Over the year, expansive to mealy-mounted approaches have been followed by the central bank Heads. Unless the policy stance of the RBI is explained with a whole host of issues involved, the markets won't know how to react.
Given that so little is known about the liquidity stance of the RBI under the earlier regime, no one can say how much of it was driven by Rajan or Patel himself as a man behind the Monetary Policy Frame work (MPF) and as also the maker of the policy - shift from the governor announcing the rate decisions to a six-member panel henceforth.
However, the policy statement of Urjit Patel would be useful to gauge the future market conditions, the rate dependent outcomes such as wholesale and retail price index and inflation rates and growth trends.
Articulating the main concern that informed the newly constituted rate setting panel, Patel said the global demand environment was clearly looking weak- far weaker than expected.

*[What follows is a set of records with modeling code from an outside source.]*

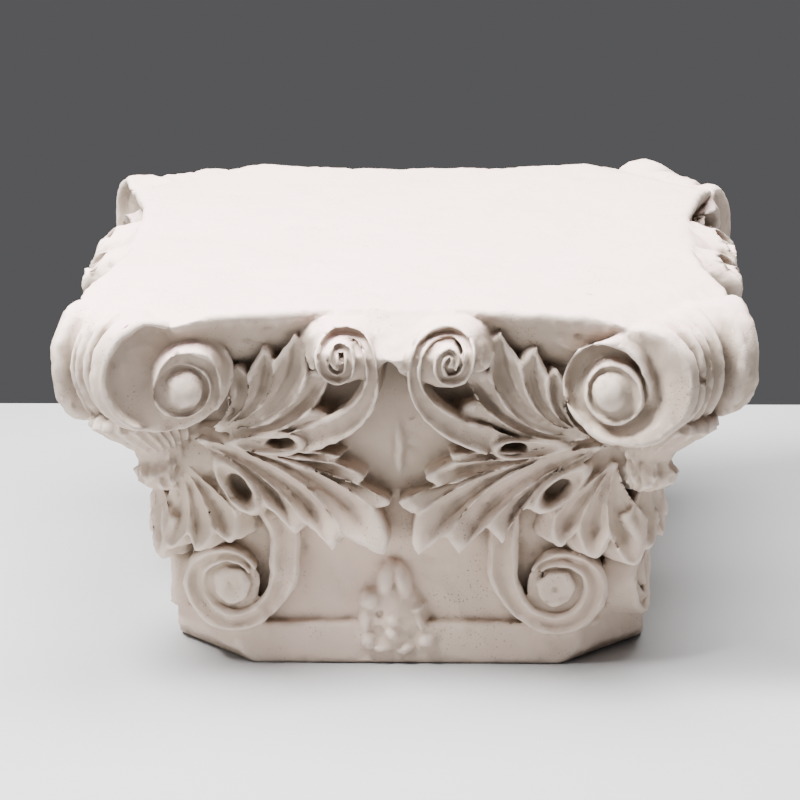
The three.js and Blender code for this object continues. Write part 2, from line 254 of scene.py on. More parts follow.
def uneven(points, size, seed):
    """A seeded unevenness from about -1 to 1, made of crossing waves about this long."""
    chance = np.random.default_rng(seed)
    waves = chance.normal(size=(20, 3))
    waves *= (TURN / size) * chance.uniform(0.6, 1.7, 20)[:, None] / np.linalg.norm(waves, axis=1)[:, None]
    return np.sin(points @ waves.T + chance.uniform(0, TURN, 20)).sum(axis=1) / math.sqrt(20)


def abacus_edge(u):
    """How far out the abacus's concave edge stands at u."""
    return ABACUS["centre"] + ABACUS["rise"] * (u / ABACUS["at"]) ** 2


def square_face(half, u):
    """How far out a rounded square of this half width stands at u."""
    share = np.minimum(np.abs(u) / half, 0.995)
    return half * (1 - share**CORNER_POWER) ** (1 / CORNER_POWER)


def leaf_face(u, z):
    """How far out the leaves stand at a point of the face."""
    return square_face(through(LEAF, z), u)


# ---- making pieces ----

def read_points(piece):
    """The places of a piece's points, one row each."""
    points = np.empty(len(piece.data.vertices) * 3)
    piece.data.vertices.foreach_get("co", points)
    return points.reshape(-1, 3)


def write_points(piece, points):
    """Moves a piece's points to these places."""
    piece.data.vertices.foreach_set("co", np.ascontiguousarray(points, float).ravel())
    piece.data.update()


def in_space(u, n, z):
    """Face measures in millimetres to metres in the frame."""
    return np.stack([u, -n, z], axis=1) * UNIT


def grid_of(name, columns, rows):
    """A new flat grid, and the places of its points across and along it, from 0 to 1."""
    bpy.ops.object.select_all(action="DESELECT")
    bpy.ops.mesh.primitive_grid_add(x_subdivisions=columns, y_subdivisions=rows, size=2)
    piece = bpy.context.object
    piece.name = name
    x, y, _ = read_points(piece).T
    return piece, (x + 1) / 2, (y + 1) / 2


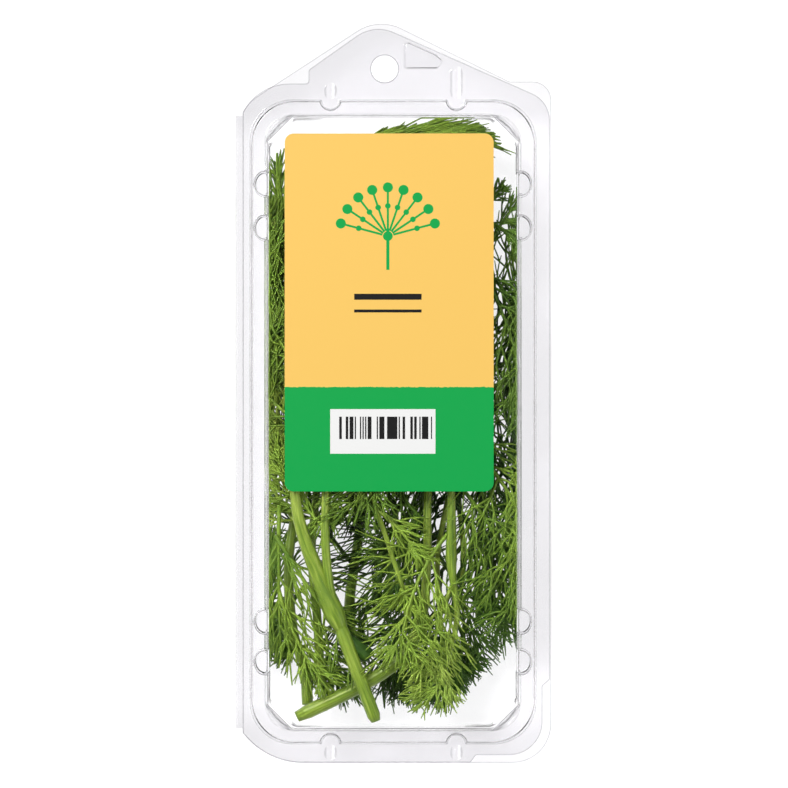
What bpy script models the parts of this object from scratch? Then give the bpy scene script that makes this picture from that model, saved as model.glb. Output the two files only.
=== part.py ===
# A clear hinged herb pack with a bunch of dill in it. It lies on its back, with its front up and its
# hang tab towards +Y. The origin is under the middle of the whole pack, on the surface that it lies on.
# Sizes are in millimetres, and each finished mesh is scaled to metres.
import math
import random

import bmesh
import bpy
from mathutils import Matrix, Vector

METRES_PER_MM = 0.001
WELD = 0.0001

# The two formed halves, which meet at the parting plane
WALL = 0.5
PARTING_Z = 12.5
FLANGE_GAP = 0.3
LID_TOP_Z = 24.5
TERRACE_RISE = 2.0
RIM_DRAFT = 0.5
WALL_DRAFT = 1.0
BROW_DROP = 0.7
BROW_INSET = 0.7

# Plan of the pocket, of its flat face and of the raised rim round it
POCKET_X = (-34.6, 34.3)
POCKET_Y = (-91.0, 75.2)
POCKET_CORNER = 8.0
FACE_CORNER = 7.0
RIM_X = (-38.7, 38.5)
RIM_Y = (-94.6, 79.2)
RIM_CORNER = 11.5
ARC_STEPS = 5

# Half-round lugs at the foot of the pocket's long sides
LUG_RADIUS = 3.2
LUG_RISE = 3.3
LUG_PLACES = (-72.4, -61.5, 44.7, 56.5)
LUG_SINK = 0.8

# Half-round ribs across the flange's short sides
RIB_RADIUS = 1.7
RIB_PLACES = (-17.0, 17.0)
RIB_LENGTH = 4.6
RIB_REACH = 2.0
ROUND_SIDES = 8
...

With the forecast for world economic growth to be on the down trend, the MPC has opted to lay primacy on "supporting growth" while keeping its eyes firmly fixed on the central remit to target medium term retail inflation objective within the band width of plus or minus two percent around the four percent target rate.
The lucidity of the policy statement shows a great deal of consensus largely dovish though. The full text is expected to be ready only on October 18.
The decision, however, reflects concern over risks to growth from global uncertainty and volatility in global financial markets especially ahead of the US Presidential elections.
Even as improvement in the outlook for food inflation is expected in the background of increased acreage of cultivation of pulses, food crops and vegetables, supply chain and storage facilities management measures in place, MPC is still cautious in flagging the risks to the trajectory of price gains.
In the panel's estimation, higher home rent, allowances and increase in minimum wages from 7th Pay Commission and minimum support prices, could contribute to a fresh "cost spiral".
Multiple factors however auger well for the outlook for both the industrial and service sectors, including the new GST tax regime but only in the medium to long term.
But the worsening trade demand (internal and external) could offset the gross value added (GVA) momentum, the MPC noted, while retaining RBI's GVA growth forecast at 7.6 per cent.
The market reaction to the policy has been muted with the 10-year benchmark remaining relatively unchanged from yesterday's level. The bond market had rallied sharply over the past quarter in anticipation of the rate cut - for example, the benchmark 10y yield dropped 60 basis points from 7.5 per cent to 6.9 per cent since late June.
The BSE Sensex climbed 0.32 per cent to 28,333.55 points and yield on the benchmark bond fell six basis points to 6.72 per cent, reflecting optimism that further rate cuts are on the medium term horizon. The rupee strengthened 0.18 per cent to Rs 66.46 per dollar.
Short to medium term government securities have seen yields dropping in response to the policy rate cut. The outperformance of shorter bonds over long bonds is a characteristic of late stages of rate cut cycles.
The shorter segments are more sensitive to rate cuts and liquidity infusion in comparison to the long end, which is more sensitive to emerging macro developments. Going forward we expect the markets to watch CPI points to see if inflation follows the expected downward trajectory over the coming several months.
The government said the move would help boost growth and improve market sentiment. We welcome the announcement by the RBI said finance secretary Ashok Lavasa. The decision reflects a wide ranging opinion, consultative process and is in keeping with general developments of the economy.
That the panel has given a decisive start to the rate setting process through deliberations and consensus is beyond doubt. But how it weathers the internal and external challenges, should they arise, remains to be seen.